Boris Johnson backs Brexit in EU referendum - only confirming with David Cameron via text minutes before TV announcement - live - Telegraph

The latest news, whether you like him or not, IMO that is good news.


----------



## Westie Mum (Feb 5, 2015)

I love Boris !!


----------



## MoggyBaby (Mar 8, 2011)

porps said:


> When you read the daily mail and form opinions based on the propaganda printed therein then it is no wonder you start saying nationalistic bs such as that. Same bs which nationalists and those who allow themselves to be influenced by nationalist media say in all countries accross Europe. No, Britain isn't a golden Goose, there are many countries with higher benefits, and it isn't as desirable a destination as the daily fail would have you believe. "look after our own people" - that statement is pretty gross to me. Don't tell me you are really buying into this daily fail crap? I would've expected to read such a post from cb, but was surprised to read it from you


I don't need the Daily Mail to tell me what to think thank you. The fact that Poland, Hungary et al voted so vehemently against Camerons requests speaks volumes. And for the Polish PM to 'allegedly' state to have been victorious over Cameron... Well you can think what you like, I know how that reads to me.

Looking after our own people - the farmers in this country would benefit far more from the money we pour into the EU on a daily basis so yes, looking after our own people.


----------



## Satori (Apr 7, 2013)

Westie Mum said:


> I love Boris !!


Me too. The GBP/USD pair reversed short term trend and is back down below 1.43 overnight. Kerching!


----------



## cheekyscrip (Feb 8, 2010)

What happens to Gibraltar?
It's economy might collapse hence people would be forced to go back to UK...
What will happen with Scotland?

Will UK split?

What kind of trade deal with EU England will get? 
Better than now?

Will Brexit collapse the EU?

Saying that...I am very aware that UK got very raw deal from EU...so did Gibraltar with constant harrassment etc...


----------



## Satori (Apr 7, 2013)

cheekyscrip said:


> What will happen with Scotland?
> 
> Will UK split?


Nicola Sturgeon said clearly on Sunday that if the UK votes 'out', she will demand another referendum on Scottish membership of the UK. The question will be whether would Boris allow her to have one. I suspect he would. So we either lose Scotland or the Scottish people wake up to the oil price situation and it is end of career for that cackling harpie and we lose Nicola. Hmmmm. I think I am leaning towards an 'out' vote .


----------



## Happy Paws2 (Sep 13, 2008)

MoggyBaby said:


> Looking after our own people - the farmers in this country would benefit far more from the money we pour into the EU on a daily basis so yes, looking after our own people.

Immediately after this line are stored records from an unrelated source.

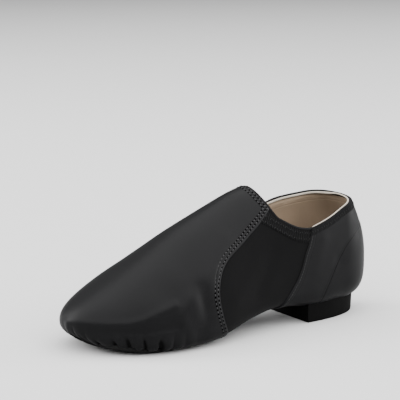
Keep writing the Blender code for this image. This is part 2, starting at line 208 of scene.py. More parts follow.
@dataclass(frozen=True)
class Last:
    """The outside of the shoe as one function.

    A point has a station and a girth. Stations run 0 to 1 round the heel, 1 to 2 along the sides and
    2 to 3 round the toe. Girths run from the middle of the underside (0) over the widest line of the
    outer side (1), the ridge (2) and the widest line of the inner side (3) to the underside (4).
    """

    length: float = 0.240
    ball: float = 0.083
    instep: float = 0.098
    heel_height: float = 0.012
    lift: float = 0.00085
    heel_centre: float = 0.13
    toe_centre: float = 0.80
    heel_round: float = 2.15
    toe_round: float = 2.1
    back_lean: float = 0.0130
    back_top: float = 0.08624
    lean_power: float = 2.2
    most_lean: float = 1.15

    def value(self, name: str, x: Array, scale: float = 1.0) -> Array:
        """A column of the form's table at the distance x from the heel's back."""
        along = column(FORM_ROWS, FORM_COLUMNS, "along") * self.length
        return scale * smooth(along, column(FORM_ROWS, FORM_COLUMNS, name), x)

    def half_width(self, side: Array, x: Array, inset: Array) -> Array:
        """Half width at x on the side with that sign.

        Args:
            side: the sign of each point's side.
            x: distances from the back of the heel.
            inset: how far inside the form to measure.

        Returns:
            The half widths.
        """
        outer = self.value("outer", x, self.ball)
        inner = self.value("inner", x, self.ball)
        return np.where(side > 0, outer, inner) - inset

    def centre(self, x: Array) -> Array:
        """The centre line's y at x."""
        return self.value("centre", x, self.ball)

    def floor_rise(self, x: Array) -> Array:
        """Height of the underside's middle at x."""
        return self.lift + self.value("under", x, self.heel_height)

    def share(self, x: Array, y: Array, side: Array, inset: Array) -> Array:
        """How far a plan point lies from the centre line (0) to the widest outline (1).

        Args:
            x: distances from the back of the heel.
            y: distances to the outer side.
            side: the sign of each point's side.
            inset: how far the outline lies inside the form.

        Returns:
            The shares, from 0 to 1.
        """
        heel, toe = self.heel_centre * self.length, self.toe_centre * self.length
        at = np.maximum(x, heel)
        across = np.abs(y - self.centre(at)) / self.half_width(side, at, inset)
        back = np.maximum(heel - x, 0) / (heel - inset)
        front = np.maximum(x - toe, 0) / (self.length - toe - inset)
        at_heel = (across**self.heel_round + back**self.heel_round) ** (1 / self.heel_round)
        at_toe = (across**self.toe_round + front**self.toe_round) ** (1 / self.toe_round)
        return np.clip(np.where(x < heel, at_heel, np.where(x > toe, at_toe, across)), 0, 1)

    def below(self, x: Array, share: Array, inset: Array) -> Array:
        """Height of the lower half of the form.

        Args:
            x: distances from the back of the heel.
            share: shares from the centre line to the outline.
            inset: how far inside the form to measure.

        Returns:
            The heights.
        """
        widest = self.value("widest", x, self.instep)
        power = self.value("low_round", x)
        return widest - (widest - self.floor_rise(x) - inset) * (1 - share**power) ** (1 / power)

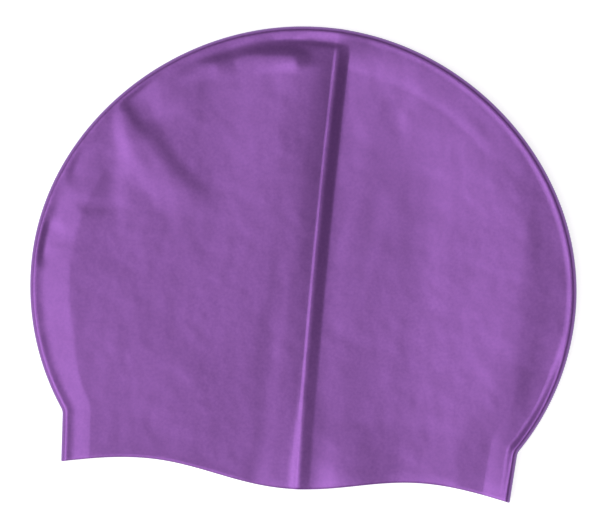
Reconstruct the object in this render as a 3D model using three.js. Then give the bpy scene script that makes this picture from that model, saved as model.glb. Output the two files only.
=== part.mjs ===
// A moulded silicone swim cap, lying flat on one side as it comes out of a swim bag.
//
// The cap is one thin rubber shell, hollow, open at its wavy hem. Lying down it has a top panel and
// a bottom panel that meet in a rounded fold all round the dome. X runs across the cap, Y from the
// hem to the crown, Z up from the surface that it lies on. Every size is in millimetres.

import * as THREE from "three";

// Outline of the lying cap, seen from above. Levels are measured from the dome's widest level.
const capWidth = 225;
const crownRise = 107.6; // widest level up to the fold at the crown
const domeFlatness = 0.008; // how far the dome falls short of an ellipse, half way round
const sideDrop = 59.5; // widest level down to where the dome meets the neck
const neckInset = 18.5; // the neck is this much narrower than the dome, on each side
const neckCrease = 5; // radius of the crease between dome and neck
const neckHeight = 20.5; // from that crease down to the corners of the hem
const neckTaper = 1.3; // the corners are this much further in than the crease
const archPlace = 0.62; // tops of the hem's two arches, as a share of the way out to the corners
const archRise = 4.6; // arches above the corners
const flapDrop = 7.3; // ear flap, in the middle, below the arches

// The shell and the fold round its edge. Heights are above the surface that the cap lies on.
const wall = 1.0;
const foldHeight = 8.8; // top of the fold at the middle of the cap
const foldLean = 1.4; // the fold stands this much higher on the far right, and lower on the far left
const foldDepth = 2.3; // from the outline in to the top of the fold
const beadHeight = 0.2; // the fold's top stands this much above the panel beside it
const beadLean = 0.1; // and this much more on the far right, less on the far left
const climbStart = 4.0; // from the outline in to where the top panel starts to climb
const leftClimbDelay = 1.0; // this much further in on the far left
const shoulderDepth = 17; // from the dome's outline in to the shoulder of the top panel
const neckShoulderDepth = 12;
const puffHeight = 10; // the top panel about its highest, on the far right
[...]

You really think so, with this government.


----------



## porps (Jun 23, 2011)

Bloody emigrants! goin over there.. taking their jobs... time we started looking after our own!


----------



## kimthecat (Aug 11, 2009)

Whatever the outcome , I'm glad there will be a referendum because we signed up to a Common Market and we've become a member of the European Union by stealth. We should have the right to chose Yay or Nay to continue to wherever the European Union is heading.


----------



## Satori (Apr 7, 2013)

kimthecat said:


> Whatever the outcome , I'm glad there will be a referendum because we signed up to a Common Market and we've become a member of the European Union by stealth. We should have the right to chose Yay or Nay to continue to wherever the European Union is heading.


I too support the idea of a referendum in principle. However, I dislike the idea of people having to make such a big decision who are not adequately informed to do so. I only hope that there will be a lot of media coverage of the pros and cons of membership along with expert, unbiased, analysis of the likely 'out' scenarios. So far, we have just had spin from both sides.


----------



## noushka05 (Mar 28, 2008)

saffysmum said:


> So effectively then Noushka, the answer is we're kinda stuck with it in one form or another...


While this government are the greatest champions of TTIP, its looking that way. :/ TTIP was the main reason I initially considered voting out. It absolutely terrifies me. However, having listened to those I trust I've been swayed into thinking we have a better chance of fighting the deal collectively with the rest of Europe.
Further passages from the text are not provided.